Socialism refers most commonly to a system in which the government owns the means of production and distribution of goods. That is, the state truly is responsible for creating and spreading the wealth. ...

So when Wurzelbacher brought up a flat tax, Obama responded by endorsing progressive taxation – the principle of taxing those with higher incomes at a higher percentage than those with lower incomes. And it is in that context that Obama said he wanted to “spread the wealth.”

Progressive taxes do indeed spread the wealth a bit. But they do so much more modestly than government owning the means of production.

Few serious policy makers — including McCain — consider progressive taxation socialist. In fact, on the Oct. 26, 2008 edition of NBC’s Meet the Press, McCain stood by a comment he made in 2000 that “there’s nothing wrong with paying somewhat more” in taxes when you “reach a certain level of comfort.”

“You put into different, different categories of wealthier people paying, paying higher taxes into different brackets,” McCain told host Tom Brokaw, as if to say progressive taxes are a no-brainer.

Indeed, progressive taxation has been a cornerstone of American tax policy since the federal government first collected an income tax in 1863. It was based on the Tax Act of 1862, which President Abraham Lincoln signed, and which imposed a “duty of three per centum” on all income over $600, and five percent on income over $10,000.

Obama’s proposed top tax rate of 39.6 percent, (up from today’s 36 percent) is considerably higher than that.

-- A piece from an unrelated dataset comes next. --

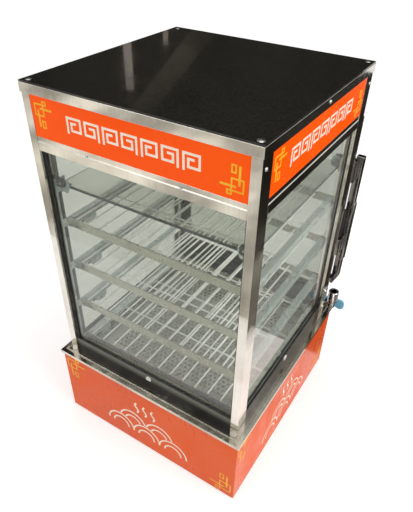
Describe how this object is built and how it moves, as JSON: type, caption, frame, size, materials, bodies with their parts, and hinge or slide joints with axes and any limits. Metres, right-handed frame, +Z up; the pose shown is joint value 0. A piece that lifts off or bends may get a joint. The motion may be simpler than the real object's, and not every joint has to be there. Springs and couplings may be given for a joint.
{
  "type": "hot food display case",
  "caption": "Countertop steam-heated display case for buns: glazed cabinet on corner posts with wire shelves and a rear door, on a base with a water tank, filling cock and controls.",
  "frame": {"origin": "middle of the bounding box's footprint, on the surface that the rubber feet stand on", "axes": "+Z up along the cabinet's height, -Y towards the front sign and pane, +Y towards the rear door and the cock, +X to the right seen from the front"},
  "size_m": [0.3984, 0.4372, 0.6585],
  "materials": {
    "mirror_steel": "mirror-polished stainless steel sheet",
    "dark_steel": "black gloss coating on folded sheet",
    "black_roof": "black high-gloss enamel that mirrors its surroundings",
    "sign_orange": "lit orange acrylic sign panel, satin gloss",
    "clear_glass": "clear float glass, faint green edge",
    "black_rubber": "black moulded rubber, matte",
    "satin_steel": "satin stainless steel sheet and wire",
    "orange_enamel": "vermilion enamel on steel sheet, semi-gloss",
    "chrome_plate": "bright chrome plate on brass",
    "blue_coating": "light-blue plastic-coated metal wings",
    "black_plastic": "black moulded plastic, fine grain",
    "red_plastic": "translucent red moulded plastic",
    "lamp_glass": "white frosted lamp tube",
    "white_plastic": "white moulded plastic"
  },
  "bodies": {
    "case": {"post_front_right": "mirror_steel", "post_front_left": "mirror_steel", "post_rear_right": "mirror_steel", "post_rear_left": "mirror_steel", "header_front": "mirror_steel", "header_right": "mirror_steel", "header_left": "mirror_steel", "header_rear": "mirror_steel", "sign_front": "sign_orange", "sign_right": "sign_orange", "sign_left": "sign_orange", "sill_front": "dark_steel", "sill_right": "dark_steel", "sill_left": "dark_steel", "sill_rear": "dark_steel", "front_glass": "clear_glass", "front_gasket": "black_rubber", "right_glass": "clear_glass", "left_glass": "clear_glass", "right_gasket": "black_rubber", "left_gasket": "black_rubber", "roof_lid": "mirror_steel", "roof_panel": "black_roof", "inner_ceiling": "satin_steel", "lamp_tube": "lamp_glass", "lamp_holder_right": "white_plastic", "lamp_holder_left": "white_plastic", "base_housing": "orange_enamel", "base_bottom_plate": "satin_steel", "foot_front_left": "black_rubber", "foot_front_right": "black_rubber", "foot_rear_left": "black_rubber", "foot_rear_right": "black_rubber", "rim_tray": "mirror_steel", "water_tank": "satin_steel", "heater_element": "satin_steel", "steam_plate": "satin_steel", "shelf_rack_right": "satin_steel", "shelf_rack_left": "satin_steel", "drip_plate": "clear_glass", "shelf_1": "satin_steel", "shelf_2": "satin_steel", "shelf_3": "satin_steel", "shelf_4": "satin_steel", "hinge_lower": "mirror_steel", "hinge_upper": "mirror_steel", "feed_pipe": "chrome_plate", "valve_body": "chrome_plate", "switch_housing": "black_plastic", "thermostat_body": "satin_steel", "pilot_lamp": "red_plastic", "cord_gland": "black_plastic"},
    "door": {"door_frame": "mirror_steel", "door_glass": "clear_glass", "door_gasket": "black_rubber", "door_pull": "mirror_steel", "pull_grip": "black_plastic"},
    "cock_handle": {"valve_handle": "blue_coating"},
    "rocker": {"switch_rocker": "red_plastic"},
    "knob": {"thermostat_knob": "black_plastic"}
  },
  "joints": [
    {"name": "door_hinge", "type": "hinge", "parent": "case", "child": "door", "pos_m": [-0.18945, 0.1643, 0.38], "axis": [0, 0, 1], "range_deg": [0, 120]},
    {"name": "cock_turn", "type": "hinge", "parent": "case", "child": "cock_handle", "pos_m": [0.16225, 0.2111, 0.146], "axis": [0, 1, 0], "range_deg": [0, 90]},
    {"name": "switch_rock", "type": "hinge", "parent": "case", "child": "rocker", "pos_m": [-0.12575, 0.1803, 0.095], "axis": [1, 0, 0], "range_deg": [0, 16]},
    {"name": "knob_turn", "type": "hinge", "parent": "case", "child": "knob", "pos_m": [-0.06975, 0.1806, 0.095], "axis": [0, -1, 0], "range_deg": [0, 270]}
  ]
}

But it’s not particularly high in the context of modern times; as he pointed out to Wurzelbacher, it’s about what top earners paid in the Clinton years. In 1987, the top tax rate was 38.5 percent. In 1944, it was 94 percent on the top portion of the highest incomes.

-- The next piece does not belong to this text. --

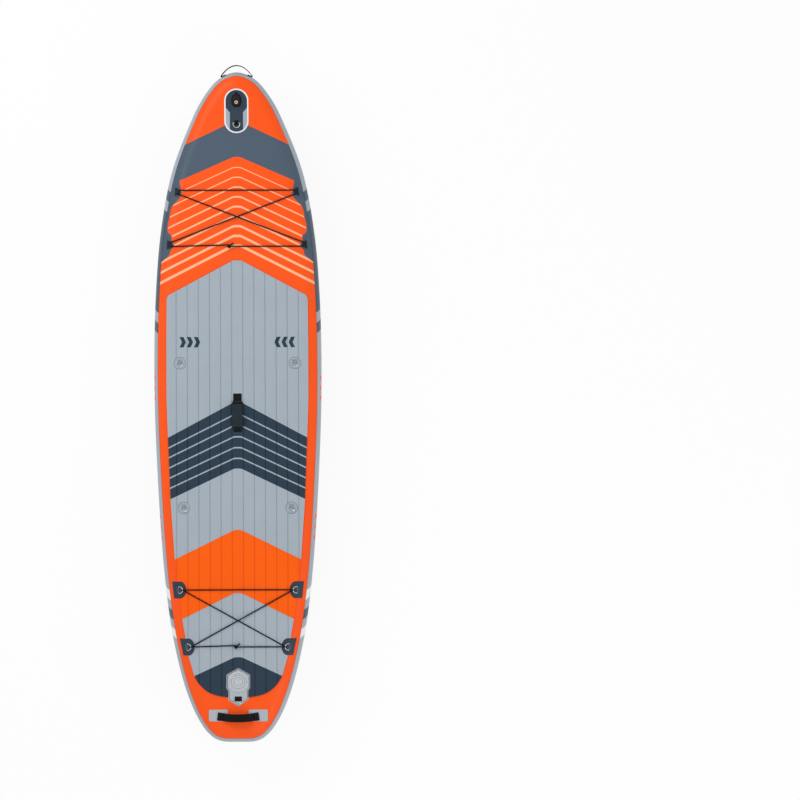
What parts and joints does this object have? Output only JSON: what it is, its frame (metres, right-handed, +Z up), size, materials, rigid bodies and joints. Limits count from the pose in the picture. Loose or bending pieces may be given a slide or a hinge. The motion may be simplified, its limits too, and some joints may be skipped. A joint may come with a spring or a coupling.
{
  "type": "inflatable stand-up paddle board",
  "caption": "Inflatable stand-up paddle board with grooved deck pad, handles, tow and seat rings, deck bungees, air valve and three slide-in fins.",
  "frame": {"origin": "bottom centre of the whole box, on the floor plane that the centre fin's tip touches when the board is held level with its deck up", "axes": "+X towards the nose, +Y to port, +Z up out of the deck; the board is stored level"},
  "size_m": [3.2338, 0.8008, 0.4111],
  "materials": {
    "brass_insert": "machined",
    "cord_black": "braided elastic cord",
    "drop_stitch_fabric": "woven polyester",
    "eva_light_grey": "brushed EVA foam, grooved",
    "eva_orange": "brushed EVA foam, grooved",
    "eva_slate": "brushed EVA foam, grooved",
    "fin_black": "semi-gloss moulded",
    "moulded_black": "moulded",
    "moulded_grey": "moulded",
    "neoprene_black": "padded neoprene",
    "patch_light_grey": "satin coated PVC",
    "patch_slate": "satin coated PVC",
    "pvc_light_grey": "satin coated PVC",
    "pvc_orange": "satin coated PVC",
    "pvc_slate": "satin coated PVC",
    "seal_rubber": "moulded rubber",
    "stainless_steel": "polished stainless steel",
    "webbing_black": "woven webbing"
  },
  "bodies": {
    "leash_d_ring": {"leash_d_ring": "stainless_steel"},
    "nose_d_ring": {"nose_d_ring": "stainless_steel"},
    "seat_d_ring_front_port": {"seat_d_ring_front_port": "stainless_steel"},
    "seat_d_ring_front_starboard": {"seat_d_ring_front_starboard": "stainless_steel"},
    "seat_d_ring_rear_port": {"seat_d_ring_rear_port": "stainless_steel"},
    "seat_d_ring_rear_starboard": {"seat_d_ring_rear_starboard": "stainless_steel"},
    "center_fin": {"center_fin": "fin_black"},
    "port_fin": {"port_fin": "fin_black"},
    "starboard_fin": {"starboard_fin": "fin_black"},
    "valve_cap": {"valve_cap": "moulded_grey"},
    "valve_plunger": {"valve_plunger": "moulded_grey", "valve_diaphragm": "seal_rubber"},
    "board": {"bottom_skin": "pvc_slate", "camera_mount_base": "moulded_black", "camera_mount_insert": "brass_insert", "carry_handle_grip": "neoprene_black", "carry_handle_strap": "webbing_black", "center_fin_box": "moulded_black", "center_fin_patch": "patch_light_grey", "deck_skin": "pvc_orange", "drop_stitch_core": "drop_stitch_fabric", "front_anchor_front_port": "moulded_black", "front_anchor_front_starboard": "moulded_black", "front_anchor_rear_port": "moulded_black", "front_anchor_rear_starboard": "moulded_black", "front_bungee": "cord_black", "nose_handle_strap": "webbing_black", "nose_patch": "patch_slate", "pad_chevron_slate": "eva_slate", "pad_front_grey": "eva_light_grey", "pad_kick_slate": "eva_slate", "pad_mid_grey": "eva_light_grey", "pad_orange": "eva_orange", "pad_rear_grey": "eva_light_grey", "port_fin_box": "moulded_black", "port_fin_patch": "patch_slate", "rear_bungee": "cord_black", "rear_d_ring_front_port": "stainless_steel", "rear_d_ring_front_starboard": "stainless_steel", "rear_d_ring_rear_port": "stainless_steel", "rear_d_ring_rear_starboard": "stainless_steel", "rear_ring_patch_front_port": "patch_slate", "rear_ring_patch_front_starboard": "patch_slate", "rear_ring_patch_rear_port": "patch_slate", "rear_ring_patch_rear_starboard": "patch_slate", "seat_ring_patch_front_port": "patch_light_grey", "seat_ring_patch_front_starboard": "patch_light_grey", "seat_ring_patch_rear_port": "patch_light_grey", "seat_ring_patch_rear_starboard": "patch_light_grey", "side_band": "pvc_light_grey", "starboard_fin_box": "moulded_black", "starboard_fin_patch": "patch_slate", "tail_handle_patch_port": "patch_light_grey", "tail_handle_patch_starboard": "patch_light_grey", "tail_handle_strap": "webbing_black", "valve_body": "moulded_grey", "valve_nut": "moulded_grey", "valve_patch": "patch_light_grey", "valve_spring": "stainless_steel"}
  },
  "joints": [
    {"name": "leash_d_ring_hinge", "type": "hinge", "parent": "board", "child": "leash_d_ring", "pos_m": [-1.40681, 0, 0.35805], "axis": [0, 1, 0], "range_deg": [0, 150]},
    {"name": "nose_d_ring_hinge", "type": "hinge", "parent": "board", "child": "nose_d_ring", "pos_m": [1.33959, 0, 0.37561], "axis": [0, 1, 0], "range_deg": [0, 150]},
    {"name": "seat_d_ring_front_port_hinge", "type": "hinge", "parent": "board", "child": "seat_d_ring_front_port", "pos_m": [0.20094, 0.27473, 0.34741], "axis": [0, 1, 0], "range_deg": [0, 150]},
    {"name": "seat_d_ring_front_starboard_hinge", "type": "hinge", "parent": "board", "child": "seat_d_ring_front_starboard", "pos_m": [0.20094, -0.27473, 0.34741], "axis": [0, 1, 0], "range_deg": [0, 150]},
    {"name": "seat_d_ring_rear_port_hinge", "type": "hinge", "parent": "board", "child": "seat_d_ring_rear_port", "pos_m": [-0.48992, 0.25701, 0.34871], "axis": [0, 1, 0], "range_deg": [0, 150]},
    {"name": "seat_d_ring_rear_starboard_hinge", "type": "hinge", "parent": "board", "child": "seat_d_ring_rear_starboard", "pos_m": [-0.48992, -0.25701, 0.34871], "axis": [0, 1, 0], "range_deg": [0, 150]},
    {"name": "center_fin_slide", "type": "slide", "parent": "board", "child": "center_fin", "axis": [0.9999, 0, -0.0166], "range_m": [0, 0.16]},
    {"name": "port_fin_slide", "type": "slide", "parent": "board", "child": "port_fin", "axis": [1, 0, -0.0085], "range_m": [0, 0.145]},
    {"name": "starboard_fin_slide", "type": "slide", "parent": "board", "child": "starboard_fin", "axis": [1, 0, -0.0085], "range_m": [0, 0.145]},
    {"name": "valve_cap_turn", "type": "hinge", "parent": "board", "child": "valve_cap", "pos_m": [-1.3249, 0, 0.3523], "axis": [0.0182, 0, 0.9998], "range_deg": [0, 90]},
    {"name": "valve_plunger_press", "type": "slide", "parent": "board", "child": "valve_plunger", "axis": [-0.0182, 0, -0.9998], "range_m": [0, 0.0045], "stiffness_N_per_m": 900, "springref_m": -0.003, "deforming": ["valve_spring"]}
  ]
}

So no, Obama’s tax increase on those making more than $250,000 would not represent a transformation of the U.S. system of government. His desire to “spread the wealth” through progressive taxation makes him no less a capitalist than McCain, or Lincoln. Palin’s allegation that Obama wants to “experiment with socialism” seems designed less to inform than to inflame. We rated her remarks “Pants on Fire” wrong.